Working with nature-related data requires not just technical skills like geospatial analysis; it also involves a deeper understanding of sector-specific risks and dependencies, which must be contexualised for the region a business is located in, he added.
A mismatch between the demand and supply of qualified staff with sustainability expertise is a key issue identified in TNFD’s landscape assessment of nature-related data. Nearly 40 per cent of investors cite a shortage of expertise as the principle reason holding them back from pursuing environmental, social, and governance (ESG) investing more fully, according to HSBC’s global Sustainable Financing and Investment report.
“Whether or not to put a monetary value on nature is an issue that polarises. However, what is sure is that we often completely underestimate the value of nature, and that environmental and social costs alike are often not reflected in the market value of products,” said Solene Le Doze, regional technical advisor for UNDP Nature Hub.
Sidelining of Indigenous peoples
Another concern that disclosure mechanisms like the TNFD hope to fix is the human rights violations that Indigenous communities face – a key area of policy oversight that the UNDP report highlighted.
According to the report, Indigenous peoples suffer human rights impacts disproportionately – while they comprise only about five per cent of the global population, they make up 15 per cent of the world’s poor, and often lack secure land rights and access to justice.

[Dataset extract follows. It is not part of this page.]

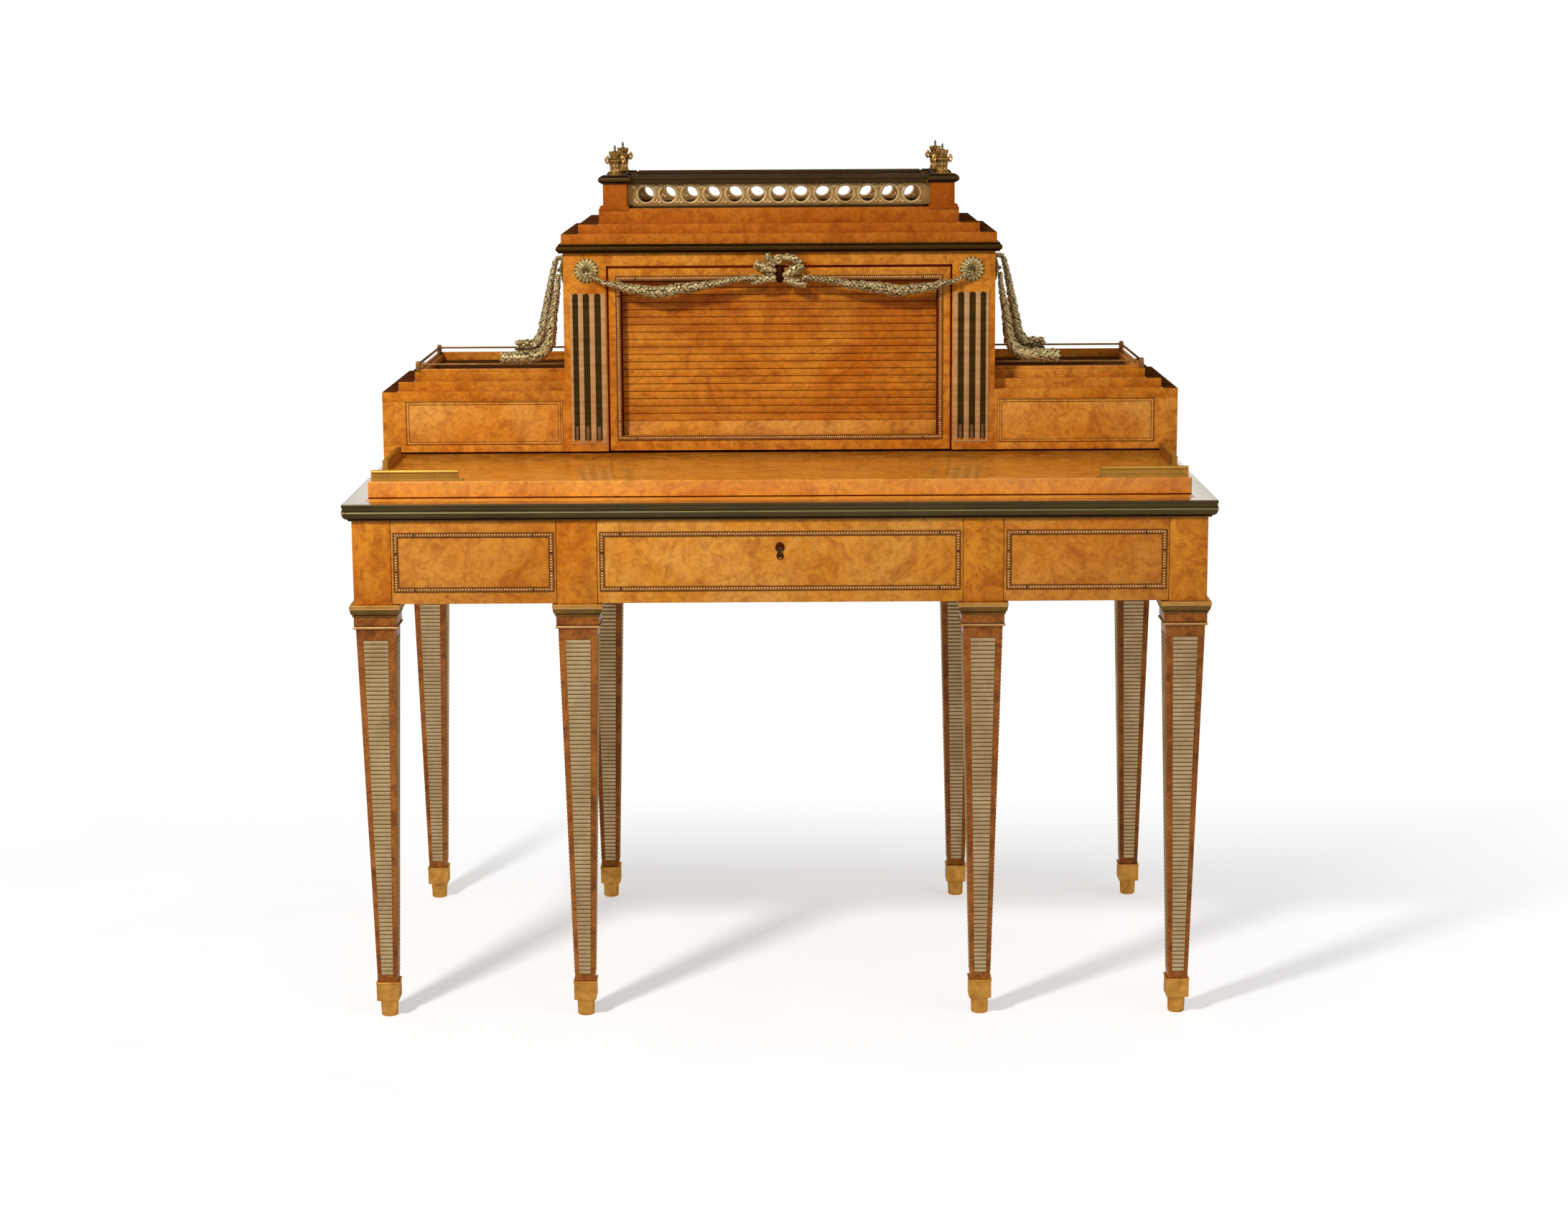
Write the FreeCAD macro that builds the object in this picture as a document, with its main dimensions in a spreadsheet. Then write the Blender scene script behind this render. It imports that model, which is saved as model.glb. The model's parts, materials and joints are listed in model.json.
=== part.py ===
import FreeCAD, Part
import math
import os
from types import SimpleNamespace

# A neoclassical writing desk in burr veneer and gilt bronze, on eight tapering legs, with a
# writing slide, a stepped upper case with two wings and a tambour cabinet under a pierced gallery.
# Lengths are in millimetres. +Z is up, the front faces -Y, +X is to the right of someone who
# sits at it, and the origin is on the floor under the middle of the top.

# Driving dimensions, one group for each part of the desk
SIZES = {
    # Whole desk
    "frieze_width": 1234,
    "frieze_depth": 702,
    "table_height": 775,
    "frieze_height": 123,
    "edge_height": 25,
    "edge_overhang": 12.5,
    "board": 18,
    # Legs: centre distances, shaft, neck, dowel
    "leg_inset": 30,
    "inner_leg_offset": 293.5,
    "leg_top_width": 57,
    "leg_foot_width": 29,
    "leg_neck_width": 62,
    "dowel_radius": 13,
    "dowel_length": 60,
    "socket_clearance": 0.1,
    # Gilt sabots
    "toe_height": 25,
    "toe_floor_radius": 11.8,
    "toe_top_radius": 14,
    "sabot_height": 54,
    "sabot_width": 33,
    "sabot_rim_height": 3,
    "sabot_rim_overhang": 0.8,
    "sabot_pocket_width": 27,
    "sabot_pocket_floor": 33,
    # Capitals and astragals
    "astragal_height": 6,
    "astragal_width": 66,
    "neck_height": 13,
    "capital_width": 72.7,
    "capital_band_height": 6,
    "capital_ovolo_height": 9.5,
    "capital_ovolo_inset": 1,
    "capital_ovolo_radius": 2.8,
    "capital_foot_height": 2.5,
    "capital_foot_overhang": 1.5,
    # Ribbed panels let into the four faces of each leg
    "rib_panel_low_margin": 11,
    "rib_panel_top_margin": 16,
    "rib_panel_foot_width": 17,
    "rib_panel_top_width": 36,
    "rib_panel_thickness": 1.4,
    # Frieze posts and boards
    "outer_stile_width": 55,
    "inner_stile_width": 58,
    "stile_depth": 55,
    # Table top with its bronze border and edge
    "border_width": 30,
    "border_thickness": 1.5,
    "fascia_height": 11,
    "fascia_radius": 1.5,
    "gilt_line_height": 3,
    "gilt_line_overhang": 0.6,
    "gilt_line_radius": 1.3,
    "edge_ovolo_inset": 0.6,
    "edge_ovolo_radius": 8,
    # Frieze drawers
    "drawer_gap": 0.8,
    "drawer_front_thickness": 18,
    "drawer_side_thickness": 10,
    "drawer_bottom_thickness": 6,
    "drawer_rear_gap": 106,
    "drawer_headroom": 14,
    "runner_height": 8,
    "runner_lap": 9,
    "guide_height": 30,
    "running_gap": 0.3,
    "bead_width": 7,
    "bead_proud": 2.4,
    "bead_side_margin": 4,
    "bead_low_margin": 18,
    "bead_top_margin": 18,
    # Lock of the centre drawer
    "keyhole_drop": 46,
    "keyhole_radius": 3.4,
    "keyhole_slot_width": 3.2,
    "keyhole_slot_length": 11,
    "keyhole_depth_in_lock": 9,
    "escutcheon_thickness": 1.2,
    "escutcheon_head_radius": 6,
    "escutcheon_foot_radius": 4.6,
    "escutcheon_waist_width": 6.5,
    "escutcheon_reach": 7,
    "lock_width": 46,
    "lock_depth": 13,
    "lock_case_height": 66,
    "lock_headroom": 5,
    "bolt_width": 24,
    "bolt_thickness": 6,
    "bolt_length": 32,
    "bolt_clearance": 0.4,
    "mortise_depth": 7,
    # Writing slide and its brass rails
    "bearer_width": 16.8,
    "slab_setback": 49,
    "slab_thickness": 24.5,
    "slab_radius": 2.5,
    "slab_side_gap": 1.2,
    "slab_headroom": 3.2,
    "slab_rear_gap": 3,
    "rail_end_inset": 4,
    "rail_setback": 9,
    "front_rail_length": 127,
    "side_rail_front_gap": 112,
    "side_rail_gap": 24,
    "rail_foot_width": 10,
    "rail_foot_height": 3,
    "rail_foot_tongue": 7,
    "rail_web_width": 6,
    "rail_height": 15.4,
    "rail_cap_width": 8.5,
    "rail_cap_height": 3.8,
    # Upper case
    "case_depth": 342,
    "case_base_thickness": 11,
    "case_front_board": 18,
    "case_board": 12,
    "wing_height": 94,
    "wing_top_thickness": 15,
    "first_step_rise": 13.5,
    "first_step_inset": 23,
    "second_step_rise": 13,
    "second_step_inset": 46,
    "tray_wall": 12,
    "tray_floor_thickness": 4,
    # Brass galleries of the wings
    "gallery_inset": 5,
    "gallery_band_height": 5.5,
    "gallery_band_thickness": 3,
    "gallery_post_width": 9,
    "gallery_post_height": 13,
    "gallery_knob_radius": 4.2,
    "gallery_rod_radius": 1.8,
    "gallery_rod_height": 10.8,
    # Wing drawers
    "wing_drawer_side_inset": 36,
    "wing_drawer_inner_inset": 4,
    "wing_front_thickness": 15,
    "wing_side_thickness": 8,
    "wing_drawer_gap": 0.5,
    "wing_drawer_rear_gap": 45,
    "wing_drawer_side_height": 55,
    "wing_bottom_thickness": 5,
    "wing_guide_height": 16,
    "string_width": 6,
    "string_proud": 1,
    # Tambour cabinet
    "cabinet_half_width": 333,
    "cabinet_height": 307,
    "cabinet_back": 10,
    "pilaster_width": 66.5,
    "flute_width": 9,
    "flute_pitch": 16.6,
    "flute_proud": 0.4,
    "flute_low_margin": 14,
    "flute_height": 229,
    "fillet_proud": 1.4,
    "fillet_low_margin": 12,
    "frieze_rail_height": 20,
    "door_gap": 1,
    "door_setback": 1,
    "door_stile_width": 20.5,
    "door_low_rail_height": 23,
    "door_top_rail_height": 22,
    "door_bead_width": 7.5,
    "door_bead_proud": 2,
    # Tambour, its bottom rail and its tracks
    "tambour_lap": 7.5,
    "tambour_gap": 0.5,
    "slat_thickness": 7,
    "slat_pitch": 11.53,
    "slat_joint": 0.7,
    "canvas_thickness": 1,
    "tambour_rail_thickness": 9,
    "tambour_rail_height": 33.7,
    "track_depth": 11,
    "track_back_thickness": 6,
    "track_width": 9,
    "inner_wall": 12,
    "shelf_rise": 126,
    "shelf_thickness": 8,
    "shelf_setback": 6,
    # Cornice and attic
    "cornice_height": 13.5,
    "cornice_overhang": 10,
    "cornice_radius": 6.4,
    "attic_first_rise": 15.5,
    "attic_first_overhang": 2,
    "attic_second_rise": 13.5,
    "attic_second_inset": 23,
    "attic_second_back_inset": 6,
    "attic_third_rise": 22.5,
    "attic_third_inset": 53.5,
    "attic_third_back_inset": 12,
    "post_width": 37,
    "post_height": 38,
    "post_edge": 6.5,
    "post_foot_overhang": 2,
    "post_foot_height": 4,
    "cap_overhang": 7,
    "cap_height": 12.6,
    "cap_radius": 4.5,
    "coping_width": 24,
    "fret_thickness": 4,
    "ring_pitch": 34.1,
    "ring_hole_radius": 11.6,
    "ring_centre_height": 21.5,
    "spandrel_hole_radius": 3.6,
    "spandrel_hole_offset": 12.5,
    "finial_height": 47.5,
    "finial_radius": 13.5,
    # Gilt ornaments
    "rosette_radius": 20,
    "rosette_thickness": 6,
    "rosette_boss_radius": 7,
    "rosette_boss_height": 5,
    "rosette_inset": 36,
    "rosette_drop": 27,
    "side_rosette_setback": 24,
    "side_rosette_back_inset": 26,
    "hanging_gap": 0.3,
    "garland_radius": 8.5,
    "garland_sag": 33,
    "garland_end_offset": 38,
    "bow_half_width": 35,
    "bow_height": 48,
    "bow_top_drop": 1,
    "bow_stand_off": 6.5,
    "bow_knot_radius": 8.5,
    "bow_knot_height": 10,
    "bow_knot_drop": 10,
    "bow_loop_radius": 9.5,
    "bow_loop_strand_radius": 2.8,
    "bow_loop_offset": 19,
    "bow_loop_drop": 14,
    "bow_leaf_radius": 4.6,
    "side_garland_radius": 8,
    "side_garland_start_radius": 2.7,
    "near_garland_reach": 100,
    "far_garland_reach": 104,
    # Overrun of every cutting tool
    "overrun": 2,
}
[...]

Even in official documents, the rights of indigenous populations are inadequately recognised.
“There is general agreement among stakeholders and wider society that the [Asean Human Rights Declaration] is not ambitious, even by soft law standards,” said Nicole Torres, programmes director of Parabukas, an Asia-based international consultancy for environmental laws and policies.
The phrase “ethnic communities” has been used in place of “Indigenous people”, but even then mention is rare, she added.
Often, well-intentioned solutions to protect the environment can lead to unintended repercussions for the livelihoods on Indigenous peoples, due to their lack of involvement in policy consultation. Fortress conservation – a conservation model built on the belief that optimal biodiversity protection is achieved through the creation of isolated areas free from human interference – is one such example.
This ignores the realities on the ground, often impinging on Indigenous peoples’ access to these spaces for economic, cultural and spiritual purposes, said Torres.
In Thailand, the registration of the Indigenous Karen village of Bangkloi as a World Heritage Site forced the Karen people to relocate from their traditional homelands. When members of the community returned to their ancestral land to live and farm, due to insufficient farmland allotted to them despite promises from the Thai government, they were arrested and detained, with some later incarcerated.
Asia is home to 70 per cent of the world’s Indigenous people, many of whom rely on natural ecosystems both materially and culturally. They have long histories of living harmoniously with nature, and possess deep reservoirs of ecological knowledge that can benefit conservation, science and potentially hold economic value.
According to the UNDP report, Indigenous peoples around the world have been estimated to invest US$5 billion annually on conservation practices, an amount that is equivalent to a quarter of the world’s conservation spending by governments, NGOs, foundations and others.
The Kunming-Montreal Global Biodiversity Framework has recognised the value of traditional knowledge, and the TNFD has also published specialised guidance for engagement with Indigenous peoples.
Torres highlighted the importance of re-evaluating what it means to engage with Indigenous communities. “They should not just be a tick box on the form. We cannot keep thinking of them as beneficiaries. We need to think of them as partners who have a lot to bring to the table and can make [environmental sustainability efforts] more effective,” she said.